LIBR L528 Collection Development and Management (3 cr.) Theoretical and pragmatic aspects of the selection, evaluation, and management of collections in all types of libraries. Acquisitions, publishers and publishing, policy making, and intellectual freedom and censorship are also covered.

LIBR L533 Library Materials for Children and Young Adults (3 cr.) Evaluation and use of books, magazines, recordings, films, radio and television broadcasts, and other sources of information and recreation.

LIBR L551 Information Inquiry for School Teachers (3 cr.) This course is intended to be an opportunity for teachers and future teachers (including school library media specialists as teachers) to practice methods in critically thinking about information/media, and to use that process as a means to teach their students to be critical reviewers and communicators as well.

LIBR L553 The School Media Specialist (3 cr.) P or concurrent: L524 and L533, or consent of instructor. Establishes the professional teaching and administrative role of the certified school library media specialist in K-12 settings. Situations are examined that pertain specifically to policy development, budgeting, collection development, instructional design, support staff training, facility design, district supervision, and information networking within the modern school corporation. Students make site visits to leading school information centers, conferences, and media fairs.

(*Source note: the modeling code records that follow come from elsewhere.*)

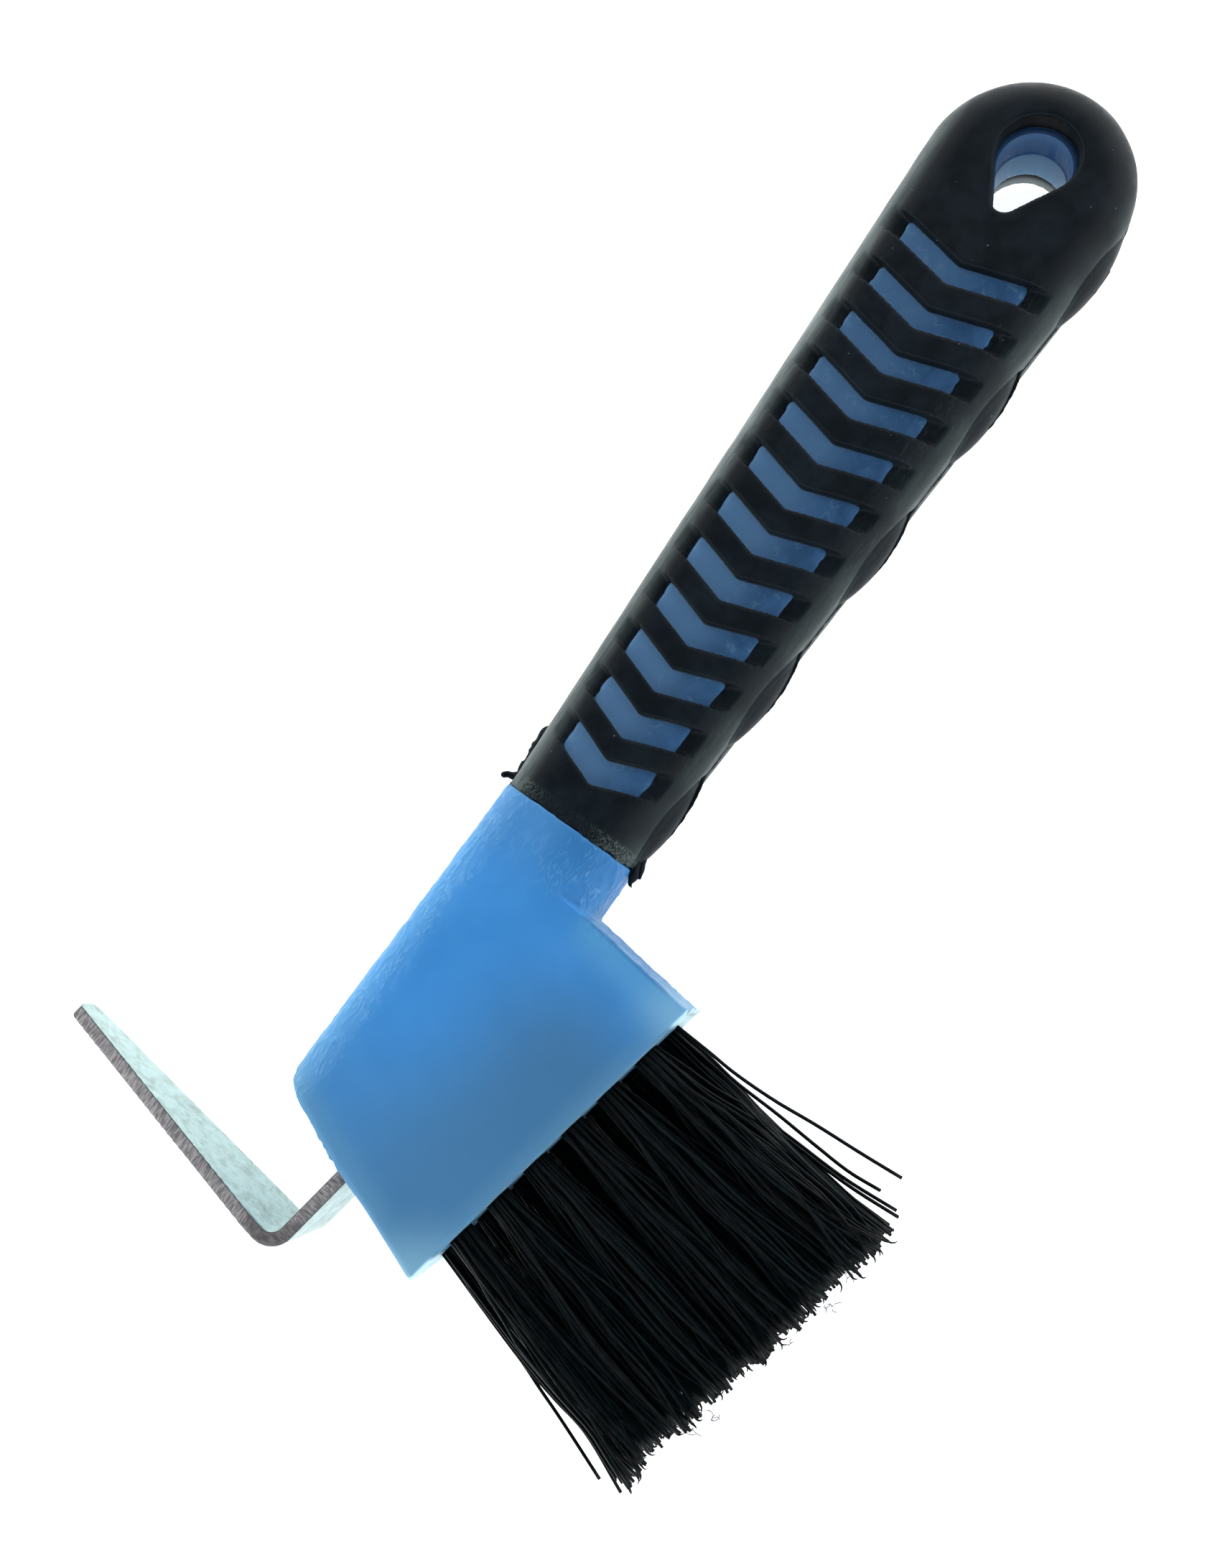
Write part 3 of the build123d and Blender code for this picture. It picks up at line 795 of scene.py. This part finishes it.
def filament_path(root, tip, bow, crimp, phase):
    """Points from a root to a tip: one smooth arc sideways, one in height, and a slight crimp."""
    t = np.linspace(0, 1, LEVELS)[:, None]
    ahead = tip - root
    side = np.cross(ahead, UP_Z)
    side /= np.linalg.norm(side)
    path = root + ahead * t
    wave = np.sin(CRIMPS * 2 * pi * t + phase) * crimp * step(t, 0.05, 0.3)
    path = path + side * (np.sin(pi * t) * t * bow[0] + wave)
    path = path + UP_Z * np.sin(pi * t) * bow[1]
    path[:, 2] = np.maximum(path[:, 2], FLOOR_GAP)
    return path


def held_in(path, inset):
    """A filament's path, pressed inward where it would stick out of the bank's sides."""
    depth = -path[:, 1] / MM
    right = np.interp(depth, *np.array(RIGHT_SIDE).T) * MM - inset
    lean = LEFT_LEAN * np.maximum(path[:, 2] - MID_Z, 0)
    left = np.interp(depth, *np.array(LEFT_SIDE).T) * MM + lean + inset
    for side, outside in ((right, path[:, 0] > right), (left, path[:, 0] < left)):
        path[:, 0] = np.where(outside, side + BULGE_KEPT * (path[:, 0] - side), path[:, 0])
    return path


def smooth_path(points, count):
    """A Catmull-Rom curve through points."""
    padded = np.vstack([2 * points[0] - points[1], points, 2 * points[-1] - points[-2]])
    spots = np.linspace(0, len(points) - 1 - 1e-9, count)
    path = []
    for spot in spots:
        i = int(spot)
        t = spot - i
        p0, p1, p2, p3 = padded[i : i + 4]
        square = (2 * p0 - 5 * p1 + 4 * p2 - p3) * t**2
        cube = (3 * p1 - p0 - 3 * p2 + p3) * t**3
        path.append(0.5 * (2 * p1 + (p2 - p0) * t + square + cube))
    return np.array(path)


def curl(start, ahead, size, turns, draw, count=9):
    """A short thread that curls up on itself as it leaves start."""
    ahead = ahead / np.linalg.norm(ahead)
    side = np.cross(ahead, draw.normal(0, 1, 3))
    side /= np.linalg.norm(side)
    path = [start]
    heading = 0.0
    for _ in range(count - 1):
        heading += turns * 2 * pi / count * draw.uniform(0.5, 1.5)
        path.append(path[-1] + (ahead * cos(heading) + side * sin(heading)) * size / count)
    path = np.array(path)
    path[:, 2] = np.maximum(path[:, 2], FLOOR_GAP)
    return path


def tuft_ends(name):
    """The middle of a tuft where it enters its hole, and at its tips."""
    corners = points_of(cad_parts[name].data)
    depth = corners @ FACE_OUT
    low, high = depth.min(), depth.max()
    root = corners[depth < low + 0.5 * MM].mean(0)
    tip = corners[depth > high - 0.5 * MM].mean(0)
    return root + FACE_OUT * (FACE_LEVEL - ROOT_INSET - low), tip


def filament_in(root_middle, tip_middle, number, draw):
    """One filament of a tuft, spread over the bundle by a sunflower's pattern and cut unevenly."""
    angle = number * pi * (3 - sqrt(5))
    reach = sqrt((number + 0.5) / FILAMENTS)
    spot = FACE_ALONG * cos(angle) * reach + UP_Z * sin(angle) * reach
    tip = tip_middle + spot * ROOT_RADIUS * TIP_SPREAD
    tip = tip + FACE_ALONG * draw.normal(0, TIP_SCATTER) + UP_Z * draw.normal(0, TIP_SCATTER_UP)
    place = np.array([[tip[0], 0, tip[2]]])
    longer = 0.9 * value_noise(place, 3.5 * MM, 61)[0] + draw.normal(0, 0.35) - 0.5
    longer -= 0.9 * step(tip[0], -75 * MM, -95 * MM)
    tip = tip + FACE_OUT * longer * MM
    bow = draw.normal(0, 1.6) * MM, draw.normal(0, 0.6) * MM
    crimp, phase = draw.uniform(0.05, 0.3) * MM, draw.uniform(0, 2 * pi)
    path = filament_path(root_middle + spot * ROOT_RADIUS, tip, bow, crimp, phase)
    return held_in(path, draw.uniform(0.0, 0.9) * MM)


def make_tufts(material, lint_material):
    """Nineteen bundles of filaments that fan out from their holes, with burrs, strays and lint."""
    draw = np.random.default_rng(21)
    burrs = []
    for name in sorted(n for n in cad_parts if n.startswith("bristle_tuft")):
        root_middle, tip_middle = tuft_ends(name)
        paths, radii = [], []
        for number in range(FILAMENTS):
            path = filament_in(root_middle, tip_middle, number, draw)
            paths.append(path)
            radii.append(np.full(LEVELS, FILAMENT_RADIUS * draw.uniform(0.9, 1.06)))
            if draw.random() < BURR_SHARE:
                size = draw.uniform(0.7, 1.6) * MM
                burrs.append(curl(path[-1], path[-1] - path[-2], size, BURR_TURNS, draw))
        tuft = tube_mesh(name, paths, radii, 6)
        add_piece(name + "_filaments", tuft, material, [name])
    radii = [np.linspace(0.18, 0.06, len(burr)) * MM for burr in burrs]
    add_piece("tip_burrs", tube_mesh("tip_burrs", burrs, radii, 5), material)

    strays = []
    for height, points in STRAYS:
        strays.append(smooth_path(np.array([(x, y, height) for x, y in points]) * MM, 24))
    radii = [np.full(len(path), STRAY_RADIUS) for path in strays]
    add_piece("stray_filaments", tube_mesh("strays", strays, radii, 6), material)

    threads = []
    for place, size in LINT:
        for _ in range(THREADS):
            start = (np.array(place) + draw.normal(0, 0.25, 3)) * MM
            ahead = draw.normal(0, 1, 3)
            long = size * MM * draw.uniform(0.4, 0.9)
            threads.append(curl(start, ahead, long, THREAD_TURNS, draw, 8))
    radii = [np.full(len(path), THREAD_RADIUS) for path in threads]
    add_piece("tip_lint", tube_mesh("tip_lint", threads, radii, 5), lint_material)


# ---- moulding flash ----
def sleeve_half(x):
    """Half width of the sleeve's outline at x, on its upper side."""
    return CUFF_HALF + (END_RADIUS - CUFF_HALF) * (x - CUFF_X) / (END_X - CUFF_X)


def lower_half(x):
    """Half width of the sleeve's outline at x, on its lower side, with the finger rests."""
    bumps = [REST_RISE * (1 - ((x - centre) * 2 / REST_LENGTH) ** 2) for centre in REST_CENTRES]
    return sleeve_half(x) + max(0.0, *bumps)


def fin_mesh(name, strips):
    """Thin ragged fins. Each strip is (points along its root, outward directions, heights, half
    its thickness)."""
    stacks = []
    for roots, outward, heights, half_thickness in strips:
        ahead = np.gradient(roots, axis=0)
        ahead /= np.linalg.norm(ahead, axis=1)[:, None]
        side = np.cross(ahead, outward) * half_thickness
        heights = heights[:, None]
        base = roots - outward * FIN_ROOT
        shoulder = roots + outward * heights * FIN_SHOULDER
        tip = roots + outward * heights
        narrow = side * FIN_SHOULDER
        ring = [base + side, shoulder + narrow, tip, shoulder - narrow, base - side]
        stacks.append(np.stack(ring, axis=1))
    return shell_mesh(name, stacks)


def ragged(places, seed, size, low, high):
    """Uneven heights from low to high along a line."""
    spots = np.column_stack([places, np.zeros_like(places), np.zeros_like(places)])
    rough = 0.65 * value_noise(spots, size, seed) + 0.35 * value_noise(spots, size * 0.35, seed + 1)
    return low + (high - low) * np.clip(0.5 + 0.75 * rough, 0, 1)


def make_sleeve_flash(material):
    """Rubber that crept out where the mould's halves met, along both sides and the round end."""
    strips = []
    for start, stop, low, high, seed in (
        (CUFF_X + 0.2 * MM, CUFF_X + 13 * MM, 1.0, 1.7, 31),
        (CUFF_X + 11 * MM, CUFF_X + 19 * MM, 0.4, 0.9, 43),
        (CUFF_X + 37 * MM, CUFF_X + 47 * MM, 0.3, 1.0, 33),
        (CUFF_X + 17 * MM, END_X, 0.2, 0.5, 35),
    ):
        x = np.arange(start, stop, FIN_SPACING)
        fade = step(x, start, start + MM) * step(x, stop, stop - 3 * MM)
        roots = np.column_stack([x, AXIS_Y + sleeve_half(x), np.full_like(x, MID_Z)])
        heights = ragged(x, seed, 1.6 * MM, low, high) * MM * fade
        strips.append((roots, np.tile(UP_Y, (len(x), 1)), heights, SLEEVE_FIN))
    x = np.arange(CUFF_X + 0.3 * MM, END_X - 3 * MM, FIN_SPACING)
    y = AXIS_Y - np.array([lower_half(place) for place in x])
    heights = ragged(x, 37, 1.4 * MM, 0.1, 0.26) * MM * step(x, END_X - 3 * MM, END_X - 8 * MM)
    roots = np.column_stack([x, y, np.full_like(x, MID_Z)])
    strips.append((roots, np.tile(-UP_Y, (len(x), 1)), heights, SLEEVE_FIN))
    angle = np.linspace(-pi / 2, pi / 2, 140)
    out = np.column_stack([np.cos(angle), np.sin(angle), np.zeros_like(angle)])
    roots = np.array([END_X, AXIS_Y, MID_Z]) + out * END_RADIUS
    heights = ragged(angle * END_RADIUS, 39, 1.4 * MM, 0.02, 0.14) * MM
    strips.append((roots, out, heights, SLEEVE_FIN))
    add_piece("sleeve_flash", fin_mesh("sleeve_flash", strips), material)


def make_cuff_flash(material):
    """The curled horn at the cuff's upper corner, and the torn lump at its lower corner."""
    upper = np.array([CUFF_X, AXIS_Y + CUFF_HALF, MID_Z])
    lower = np.array([CUFF_X, AXIS_Y - CUFF_HALF, MID_Z])
    horn = [(2.4, -0.6, 0), (1.8, 0.6, 0), (1.3, 1.6, 0.2), (0.9, 2.5, 0.3), (0.2, 2.6, 0.4)]
    horn_radii = [1.2, 1.2, 1.1, 1.0, 0.9, 0.8, 0.7, 0.62, 0.56, 0.52, 0.54, 0.58, 0.6, 0.56, 0.46, 0.26]
    spike = [(1.6, -0.4, 0), (0.6, 0.5, 0), (-0.5, 0.9, 0)]
    lump = [(1.6, 0.3, 0), (0.4, -0.5, 0), (-0.7, -0.8, 0.1), (-1.7, -1.1, 0.2), (-2.2, -1.7, 0.2)]
    lump_radii = [0.9, 0.95, 0.9, 0.8, 0.75, 0.8, 0.86, 0.8, 0.7, 0.62, 0.5, 0.4, 0.32, 0.26, 0.2, 0.1]
    crumb = [(2.8, -0.2, 0), (1.2, -1.1, 0), (-0.4, -1.7, 0)]
    paths, radii = [], []
    for corner, points, thickness in (
        (upper, horn, horn_radii),
        (upper, spike, np.linspace(0.8, 0.2, 8)),
        (lower, lump, lump_radii),
        (lower, crumb, np.linspace(0.7, 0.25, 10)),
    ):
        paths.append(smooth_path(corner + np.array(points) * MM, len(thickness)))
        radii.append(np.array(thickness) * MM)
    mesh = tube_mesh("cuff_flash", paths, radii, 10)
    points, normals = points_of(mesh), points_of(mesh, "normal")
    move_points(mesh, points + normals * (value_noise(points, 0.7 * MM, 41) * 0.16 * MM)[:, None])
    add_piece("cuff_flash", mesh, material)


def make_head_flash(material):
    """Thin burrs of plastic at the bristle face's two ends and along its front and back edges."""
    strips = []
    z = np.arange(1.5, 18.6, 0.3) * MM
    for corner, out, seed, high in (
        (FACE_START, -FACE_ALONG * 0.8 + FACE_OUT * 0.6, 51, 0.5),
        (FACE_END, FACE_ALONG, 53, 1.3),
    ):
        ends = np.column_stack([np.full_like(z, corner[0]), np.full_like(z, corner[1]), z])
        heights = ragged(z, seed, 1.8 * MM, 0.1, high) * MM
        strips.append((ends - out * 0.35 * MM, np.tile(out, (len(z), 1)), heights, 0.13 * MM))
    along = np.arange(MM, FACE_LENGTH - MM, FIN_SPACING)
    for height, seed in ((20.0 * MM, 55), (0.25 * MM, 57)):
        flat = FACE_START + along[:, None] * FACE_ALONG[:2]
        edge = np.column_stack([flat, np.full(len(along), height)])
        heights = ragged(along, seed, 1.6 * MM, 0.03, 0.35) * MM
        outward = np.tile(FACE_OUT, (len(along), 1))
        strips.append((edge - FACE_OUT * 0.3 * MM, outward, heights, 0.12 * MM))
    add_piece("head_flash", fin_mesh("head_flash", strips), material)


# ---- stage ----
def add_stage():
    """A plain white floor that glows a little, and a soft bright surround."""
    reach = 3.0
    mesh = bpy.data.meshes.new("floor")
    corners = [(-reach, -reach, 0), (reach, -reach, 0), (reach, reach, 0), (-reach, reach, 0)]
    mesh.from_pydata(corners, [], [(0, 1, 2, 3)])
    floor = new_object("floor", mesh)
    n = Nodes("floor")
    pale = n.mix(n.noise(200 * MM), (0.9, 0.9, 0.9, 1), (0.92, 0.92, 0.92, 1))
    n.set(Base_Color=pale, Roughness=0.9, Emission_Color=(1, 1, 1, 1), Emission_Strength=0.9)
    mesh.materials.append(n.material)

    # bright all round near the horizon, dim and slightly blue overhead
    world = bpy.data.worlds.new("surround")
    bpy.context.scene.world = world
    world.use_nodes = True
    tree = world.node_tree
    place = tree.nodes.new("ShaderNodeTexCoord").outputs["Generated"]
    height = tree.nodes.new("ShaderNodeSeparateXYZ")
    tree.links.new(place, height.inputs[0])
    fade = tree.nodes.new("ShaderNodeMapRange")
    fade.interpolation_type = "SMOOTHSTEP"
    tree.links.new(height.outputs[2], fade.inputs[0])
    fade.inputs["From Min"].default_value = 0.4
    fade.inputs["From Max"].default_value = 0.9
    tint = tree.nodes.new("ShaderNodeMix")
    tint.data_type = "RGBA"
    tree.links.new(fade.outputs[0], tint.inputs[0])
    tint.inputs[6].default_value = (2.4, 2.4, 2.4, 1.0)
    tint.inputs[7].default_value = (0.075, 0.1, 0.12, 1.0)
    tree.links.new(tint.outputs[2], tree.nodes["Background"].inputs["Color"])

    for name, place, size, power in (
        ("key", (-0.7, 0.6, 0.55), 0.6, 0.35),
        ("fill", (0.8, -0.6, 0.5), 0.6, 0.25),
    ):
        light = new_object(name, bpy.data.lights.new(name, "AREA"))
        light.data.size = size
        light.data.energy = power
        light.location = place
        light.rotation_euler = (-Vector(place)).to_track_quat("-Z", "Y").to_euler()
    bpy.context.scene.view_settings.view_transform = "Standard"


add_camera()
add_stage()
plastic = hard_plastic()
rubber = soft_sleeve()
make_body(plastic)
make_head_flash(plastic)
make_sleeve(rubber)
make_sleeve_flash(rubber)
make_cuff_flash(rubber)
make_hook(hook_steel())
make_tufts(bristle(), lint())
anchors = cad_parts["tuft_anchors"]
anchors.data.materials.clear()
anchors.data.materials.append(anchor_wire())
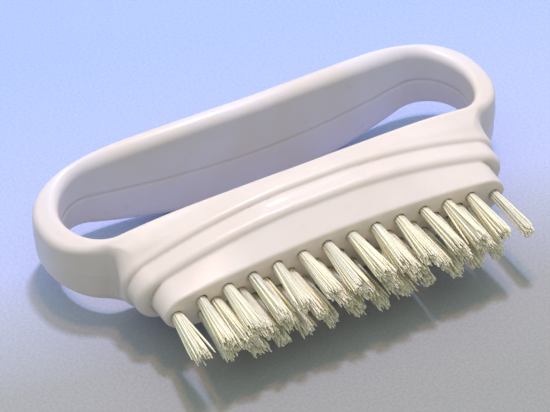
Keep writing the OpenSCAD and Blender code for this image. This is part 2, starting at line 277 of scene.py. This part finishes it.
def makeBody():
    half, top = halfLength + bodyGrid["margin"], halfWidth + bodyGrid["margin"]
    endAt, cell, spare = bodyGrid["longUpTo"], bodyGrid["cell"], bodyGrid["depthMargin"]
    near, far = bodyGrid["seamLines"]
    floors = sorted(-f for f in brushBody["tierFloors"])
    xs = gridLines([-half, -endAt, endAt, half], cell)
    middle = gridLines([-endAt, endAt], bodyGrid["longCell"])
    xs = np.concatenate([xs[xs < -endAt], middle, xs[xs > endAt]])
    ys = gridLines([floors[0] - spare, *floors, -bodyGrid["neckLine"], brushBody["backRise"] + spare], cell)
    zs = gridLines([-top, -far, -near, near, far, top], cell)
    flatX, flatY = np.meshgrid(xs, ys, indexing="ij")
    loopDistance = outlineDistance(flatX, flatY, loopRing)[:, :, None]
    openDistance = outlineDistance(flatX, flatY, openRing)[:, :, None]
    field = bodyField(xs[:, None, None], ys[None, :, None], zs[None, None, :], loopDistance, openDistance)
    places, faces = surfaceNet(xs, ys, zs, field)
    places = settled(places, 2)
    print("body:", len(places), "points,", len(faces), "faces")
    places = (places + (0, widestY, midHeight)) * mm
    return meshObject("moulded_body", places, faces)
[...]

LIBR L596 Internship in Library and Information Science (2-6 cr.) P: permission of faculty advisor. Graded S/F. Supervised internship in an information management environment. Professionals in library and information management mentor each graduate student. Sixty on-site hours must be completed for each credit earned. Students document their experiences through journals, abstracts of related publications, and a final presentation. Normally, at least 21 credits must be completed before enrollment. Guidelines and placement sites are available on the SLIS Web site.